Wenn ich aber auf mich selbst schaue, mein Umfeld anhöre oder in Workshops sitze, dann geht es viel häufiger um die Frage nach dem WIE.

WIE

  • konzentriere ich mich,
  • sortiere ich meine Aufgaben,
  • mache ich Zeitpläne,
  • strukturiere ich meinen Tag,
  • finde ich eine Balance,
  • gebe ich Feedback,
  • löse ich Konflikte?

WIE? WIE? WIE?

WIE ist entscheidend für eine gemeinsame Kultur, gemeinsam erlebte Realität, und das WIE ist somit auch entscheidend für die Herangehensweise an neue Aufgaben wie den Umgang mit steigender Komplexität oder dem ständig wachsenden Nicht-Wissen in der sogenannten Wissensgesellschaft. Das WIE wird wichtiger als das WAS, weil sich das WAS immer schneller und umfassender ändert.

Deshalb brauchen wir eine Strategie für das Immer-wieder-neu-Erlernen des gerade richtigen WIE. Speziell dann, wenn das alte WIE in neuen, unbekannten Situationen nicht mehr passen mag – zum Beispiel jetzt gerade. Man kann kleine, unnachgiebige, kreative und täglich umzusetzenden Hacks aber auch vorbeugend einsetzen, um wach zu bleiben und die eigenen Routinen regelmäßig zu hinterfragen. Hacken kannst du nämlich so ziemlich alles, vom Granatapfelschälen bis zu deinen täglichen Arbeitsroutinen. Probiert man viel aus, fallen einem Gewohnheitsänderungen mit der Zeit auch leichter – und niemand muss dich wie eine Patentante dazu nötigen, endlich das Richtige zu tun, wenn es höchste Eisenbahn ist.

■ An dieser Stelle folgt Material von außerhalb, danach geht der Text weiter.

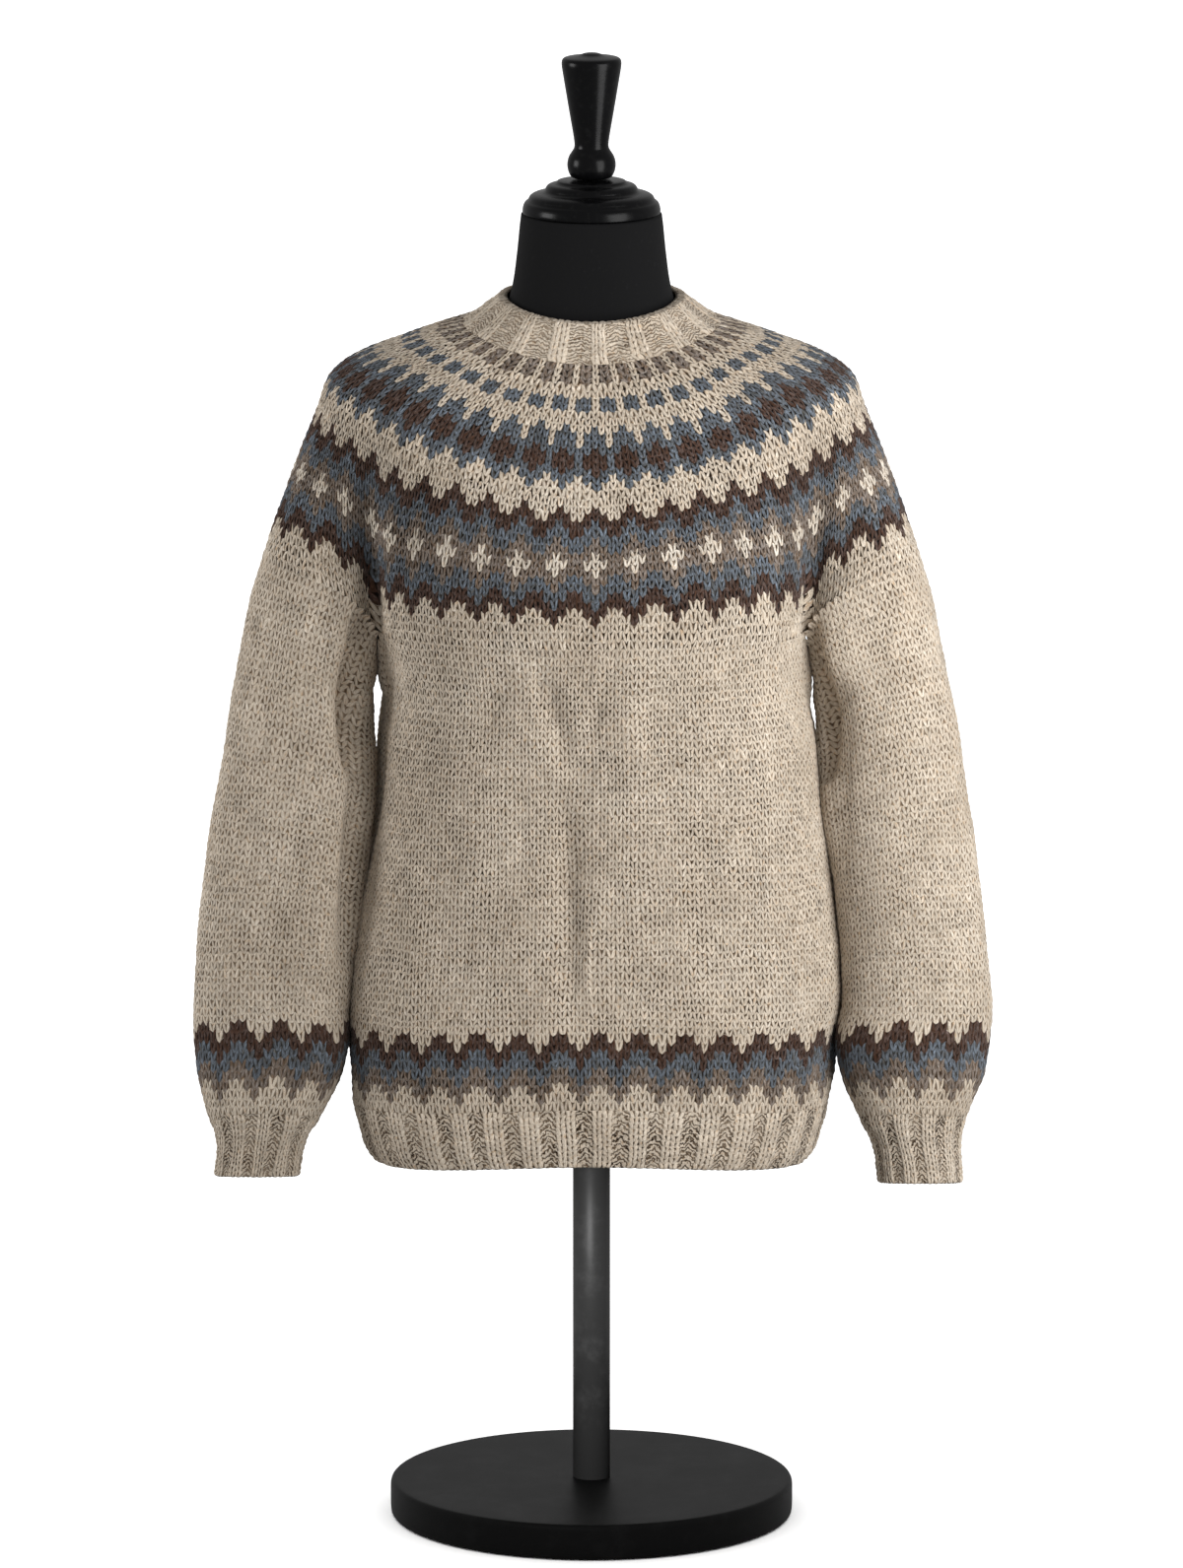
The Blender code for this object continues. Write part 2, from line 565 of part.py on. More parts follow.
def turned(name, profile, finish):
    """A solid of revolution: the profile runs down its outer side, from axis to axis."""
    points = [(r * MM, 0.0, z * MM) for r, z in profile]
    mesh = bpy.data.meshes.new(name)
    mesh.from_pydata(points, [(i, i + 1) for i in range(len(points) - 1)], [])
    mesh.materials.append(material(finish))
    piece = bpy.data.objects.new(name, mesh)
    bpy.data.collections[MODEL].objects.link(piece)
    screw = piece.modifiers.new("turn", "SCREW")
    screw.steps = TURNED_STEPS
    screw.render_steps = TURNED_STEPS
    screw.use_merge_vertices = True
    screw.merge_threshold = 0.0001
    screw.use_smooth_shade = True
    return piece


def build_sweater():
    """The yoke, body, sleeves and their ribs."""
    yoke_places = np.arange(0, 2 * YOKE_HALF, 0.5)
    sections = between(YOKE_COLUMNS, YOKE_SECTIONS, YOKE_RINGS)
    yoke = np.array([yoke_ring(s, yoke_places) for s in sections])
    plain_tube("yoke", yoke, "patterned wool", NECK_TILT)

    ups = (1.0, 0.75, 0.4, 0.0)
    collar = np.array([oval_ring(s, yoke_places)
                       for s in between(NECKBAND_COLUMNS, NECKBAND_SECTIONS, ups)])
    collar[-1] += unit(collar[-2] - collar[-1]) * SEAM
    direction = outward(collar, bottom_tilt=NECK_TILT)
    neckband = raised(collar[::-1], direction[::-1])[::-1]
    cloth_tube("neckband", neckband, collar - direction * WALL, "oatmeal wool")

    plain_tube("body", body_grid(body_places(), BODY_RINGS), "oatmeal wool")
    ribbed_tube("hem_rib", hem_grid(body_places(fine=2), (0.0, 0.15, 0.55, 1.0)), "oatmeal wool")

    for side, folds in (("left", LEFT_SLEEVE_FOLDS), ("right", RIGHT_SLEEVE_FOLDS)):
        sleeve = sleeve_grid(sleeve_places(), SLEEVE_RINGS, folds, side)
        cuff = cuff_grid(sleeve_places(fine=2), (0.0, 0.15, 0.5, 1.0), side)
        if side == "right":
            sleeve, cuff = mirrored(sleeve), mirrored(cuff)
        plain_tube(f"sleeve_{side}", sleeve, "oatmeal wool")
        ribbed_tube(f"cuff_{side}", cuff, "oatmeal wool")


def build_form():
    """The jersey-covered torso with its neck, closed at the top and under the hips."""
    around = np.arange(TORSO_SIDES) * 2 * YOKE_HALF / TORSO_SIDES
    rings = [dict(zip(TORSO_COLUMNS, row)) for row in TORSO_SECTIONS]
    grid = np.array([oval_ring(ring, around) for ring in rings])
    count, last = TORSO_SIDES, (len(rings) - 1) * TORSO_SIDES
    faces = [tuple(range(count)), tuple(range(last, last + count))[::-1]]
    for i in range(len(rings) - 1):
        faces += band(i * count, (i + 1) * count, count)
    add_mesh("form_torso", grid.reshape(-1, 3), faces, "black jersey")


def build_stand():
    """The neck's cap and finial, and the pole on its round base."""
    turned("neck_cap", CAP_PROFILE, "black wood")
    turned("finial", FINIAL_PROFILE, "black wood")
    turned("base", BASE_PROFILE, "black metal")
    bottom = BASE_HEIGHT + SEAM
    top = TORSO_SECTIONS[-1][4] - SEAM
    bpy.ops.mesh.primitive_cylinder_add(vertices=POLE_SIDES, radius=POLE_RADIUS * MM,
                                        depth=(top - bottom) * MM,
                                        location=(0.0, 0.0, (top + bottom) / 2 * MM))
    pole = bpy.context.object
    pole.name = "pole"
    pole.data.materials.append(material("black metal"))
    pole.data.shade_smooth()
    pole.data.set_sharp_from_angle(angle=np.radians(50))
    for collection in list(pole.users_collection):
        collection.objects.unlink(pole)
    bpy.data.collections[MODEL].objects.link(pole)


MODEL = "nordic yoke sweater"

for leftover in list(bpy.data.objects):
    bpy.data.objects.remove(leftover, do_unlink=True)
bpy.context.scene.collection.children.link(bpy.data.collections.new(MODEL))

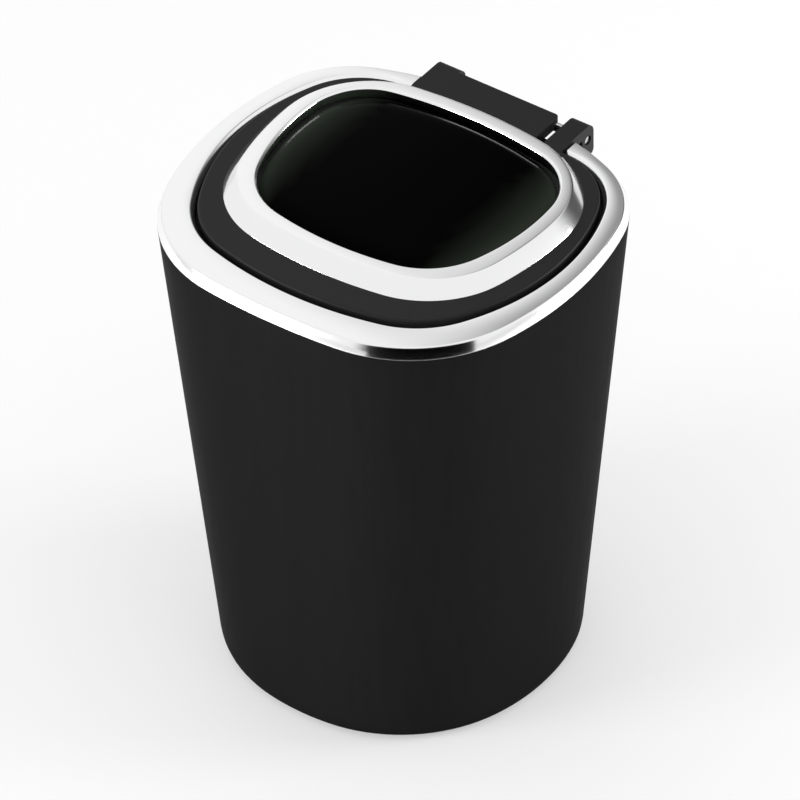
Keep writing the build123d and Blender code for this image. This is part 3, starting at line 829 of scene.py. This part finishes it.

Du kannst übrigens jetzt direkt damit anfangen, denn hier ist der jüngste Neuzugang in meiner Workhack-Liste:

 

Der Video-Mate

Triff dich jetzt gleich per Video mit einer Arbeitskollegin oder einem Arbeitskollegen, erzählt euch gegenseitig, was ihr in der nächsten Stunde schaffen wollt, schaltet einen Timer auf 50 Minuten, und dann geht’s los mit der Arbeit. Ihr schaut euch dabei per Video zu (in den meisten Team-Softwares seid ihr damit auch immun gegen Ablenkungen anderer Kollegen), redet aber nicht miteinander. Der oder die andere ist einfach nur da, so ein bisschen wie im Coworking-Büro, wo alle arbeiten, aber auch nicht miteinander reden. Am Ende erzählt ihr euch dann, was ihr geschafft habt. Das gleicht aus und motiviert, nicht nur dazu, sich immerhin eine Hose anzuziehen.